Comment by Findecanor
1 day ago
I haven't seen compilers optimise integer `a+(b+c)` to `(a+b)+c` that much either.
I'm looking for ways to do that in my home-made compiler back-end. If you've got an example (on compiler explorer, a paper, blog or whatever), I'd be interested in reading about it.
I'd agree that fixed point would have sufficed in many cases where people use floating point. But floating point can be more convenient, with the increased range providing some protection against overflow.
These optimizations are often hidden when the compiler need to do some loop interchange optimizations.
If the order of the operations is important because you don't have associativity then you can't legally do it.
You can have special flags (-fassociative-math) for floats which allows to treat them as if they are associative but these mean your program result will depend on which optimization the compiler picked.
And it turns out that these loop reordering optimizations are really useful when you need to do some backward automatic differentiation. Because all the loops are basically iterated in reverse for the automatically generated code of the backward pass.
But the memory access pattern for the backward pass are not contiguous if you don't interchange the loop order, which the compiler can't do legally because of floats. Nor can he then merge loops together. Which is really useful because if you can merge the forward pass with the backward pass then you don't have to keep values inside a "tape".
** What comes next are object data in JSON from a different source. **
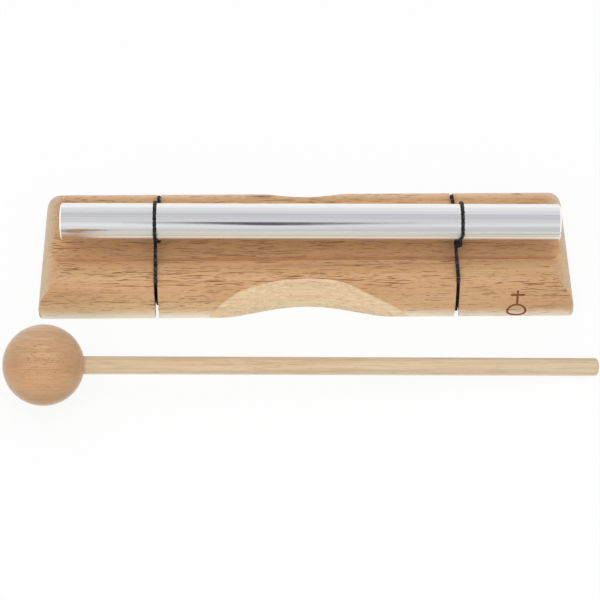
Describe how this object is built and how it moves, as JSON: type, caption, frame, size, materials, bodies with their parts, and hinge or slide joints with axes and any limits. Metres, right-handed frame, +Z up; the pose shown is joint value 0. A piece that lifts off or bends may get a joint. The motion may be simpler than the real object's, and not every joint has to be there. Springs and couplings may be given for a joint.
{
  "type": "chime bar",
  "caption": "Aluminium tone rod held over a wooden base by elastic cord loops, with a ball-headed wooden mallet lying in front of it.",
  "frame": {"origin": "middle of the base block's flat underside, on the table", "axes": "+X along the base and the rod, to the right in the picture; +Y to the back, away from the mallet; +Z up"},
  "size_m": [0.2505, 0.1156, 0.0395],
  "materials": {
    "base_wood": "bare sanded rubberwood, satin",
    "rod_metal": "polished along its length",
    "cord_black": "braided sleeve over elastic",
    "mallet_wood": "pale turned wood, fine sanded"
  },
  "bodies": {
    "base": {"base_block": "base_wood", "left_cord": "cord_black", "right_cord": "cord_black"},
    "rod": {"tone_rod": "rod_metal"},
    "mallet": {"mallet_head": "mallet_wood", "mallet_handle": "mallet_wood"}
  },
  "joints": [
    {"name": "rod_slide", "type": "slide", "parent": "base", "child": "rod", "axis": [0.9999, -0.011, 0], "range_m": [-0.008, 0.008]},
    {"name": "mallet_lift", "type": "slide", "parent": "base", "child": "mallet", "axis": [0, 0, 1], "range_m": [0, 0.1]}
  ]
}
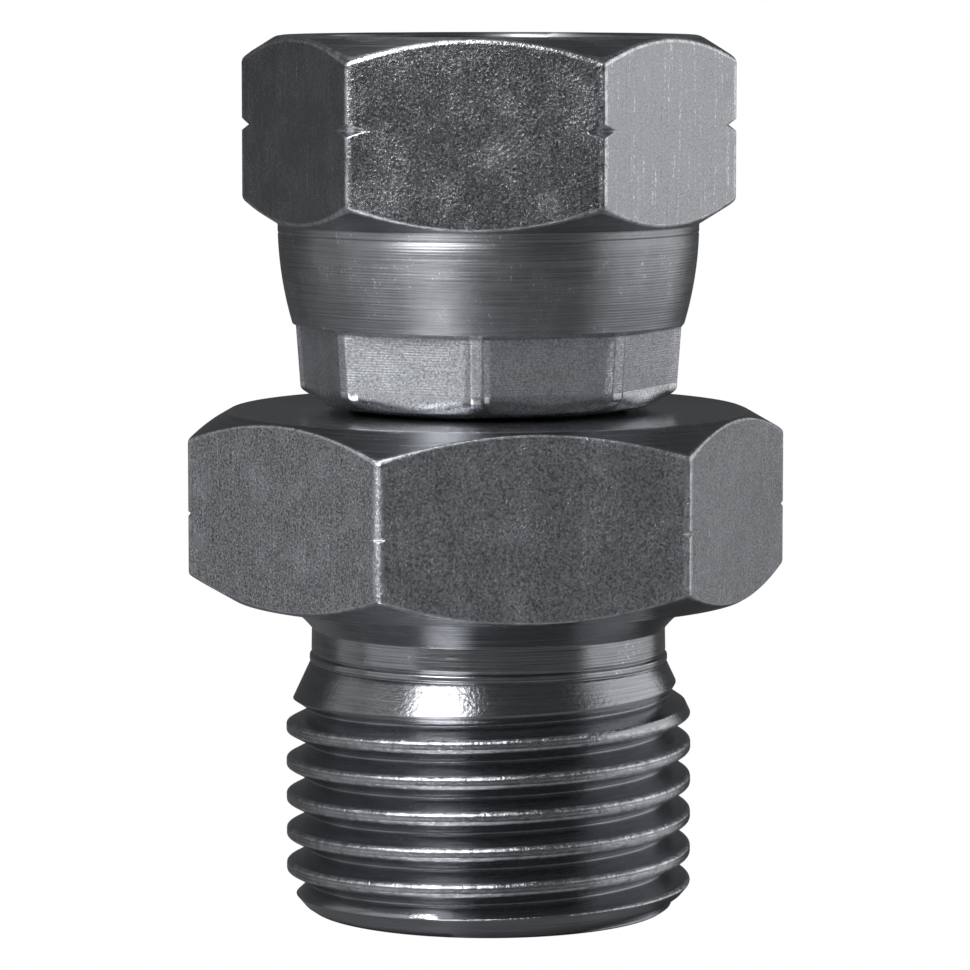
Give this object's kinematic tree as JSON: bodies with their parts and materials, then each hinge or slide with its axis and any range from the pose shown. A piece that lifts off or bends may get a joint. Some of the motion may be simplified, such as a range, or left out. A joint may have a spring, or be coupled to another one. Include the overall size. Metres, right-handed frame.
{
  "type": "face seal swivel adapter fitting",
  "caption": "Straight hydraulic adapter: parallel pipe thread on a hexagon body, with a flat-faced nipple held in a crimped swivel nut that turns freely.",
  "frame": {"origin": "on the axis, in the plane of the flat male end that the fitting stands on", "axes": "+Z along the axis from the male thread to the swivel nut, X through two opposite corners of the body hexagon"},
  "size_m": [0.0312, 0.027, 0.045],
  "materials": {
    "plated_steel_body": "zinc plated turned steel, grey, fine turning lines and speckled hexagon flats",
    "plated_steel_nut": "zinc plated turned steel, grey, scuffed hexagon flats and a turned, crimped tail"
  },
  "bodies": {
    "fitting": {"body": "plated_steel_body"},
    "nut": {"swivel_nut": "plated_steel_nut"}
  },
  "joints": [
    {"name": "nut_swivel", "type": "hinge", "parent": "fitting", "child": "nut", "pos_m": [0, 0, 0.0354], "axis": [0, 0, 1], "continuous": true}
  ]
}
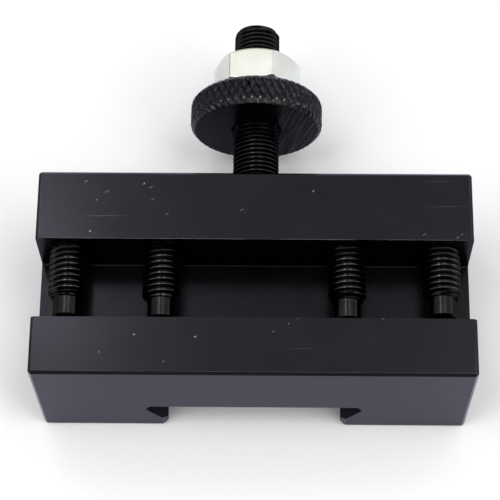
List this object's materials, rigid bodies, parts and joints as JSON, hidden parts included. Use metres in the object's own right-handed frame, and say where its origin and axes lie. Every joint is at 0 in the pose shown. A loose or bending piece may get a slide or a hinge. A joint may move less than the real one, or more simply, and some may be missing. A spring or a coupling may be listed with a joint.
{
  "type": "quick change tool holder",
  "caption": "Turning and facing tool holder with a dovetail back, a clamping slot with dog-point set screws and a height-setting stud with knurled and lock nuts.",
  "frame": {"origin": "middle of the dovetail mouth in the plane of the back face, halfway up the block", "axes": "+X along the block, +Y towards the height stud (up when the holder is on the lathe), +Z out of the tool slot, away from the back face"},
  "size_m": [0.089, 0.0843, 0.0325],
  "materials": {
    "black_oxide_block": "ground steel, satin black oxide",
    "black_oxide_thread": "oiled black oxide thread",
    "black_oxide_knurl": "turned and knurled steel, black oxide",
    "black_oxide_screw": "glossy oiled black oxide",
    "zinc_plate": "bright zinc plate, faint yellow tint"
  },
  "bodies": {
    "block": {"holder_body": "black_oxide_block", "height_stud": "black_oxide_thread"},
    "knurled_nut": {"knurled_nut": "black_oxide_knurl"},
    "lock_nut": {"lock_nut": "zinc_plate"},
    "set_screw_1": {"set_screw_1": "black_oxide_screw"},
    "set_screw_2": {"set_screw_2": "black_oxide_screw"},
    "set_screw_3": {"set_screw_3": "black_oxide_screw"},
    "set_screw_4": {"set_screw_4": "black_oxide_screw"}
  },
  "joints": [
    {"name": "knurled_nut_travel", "type": "slide", "parent": "block", "child": "knurled_nut", "axis": [0, 1, 0], "range_m": [-0.0165, 0.0038]},
    {"name": "lock_nut_travel", "type": "slide", "parent": "knurled_nut", "child": "lock_nut", "axis": [0, 1, 0], "range_m": [-0.0019, 0.0039]},
    {"name": "set_screw_1_travel", "type": "slide", "parent": "block", "child": "set_screw_1", "axis": [0, 1, 0], "range_m": [-0.0023, 0.0146]},
    {"name": "set_screw_2_travel", "type": "slide", "parent": "block", "child": "set_screw_2", "axis": [0, 1, 0], "range_m": [-0.0021, 0.0148]},
    {"name": "set_screw_3_travel", "type": "slide", "parent": "block", "child": "set_screw_3", "axis": [0, 1, 0], "range_m": [-0.002, 0.0149]},
    {"name": "set_screw_4_travel", "type": "slide", "parent": "block", "child": "set_screw_4", "axis": [0, 1, 0], "range_m": [-0.0027, 0.0142]}
  ]
}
So basically you can't rely on compiler optimizations, so your auto-differentiator can't benefit from existing compiler progress. (You can have look either at Julia Zygote, or enzyme which rely on compiler optimizations chaining well). Or you write backward passes manually.
You have for sure seen this in constant propagation.
Pruning the data-flow graph depth-first, sure, but moving edges in it is beyond anything I've read so far.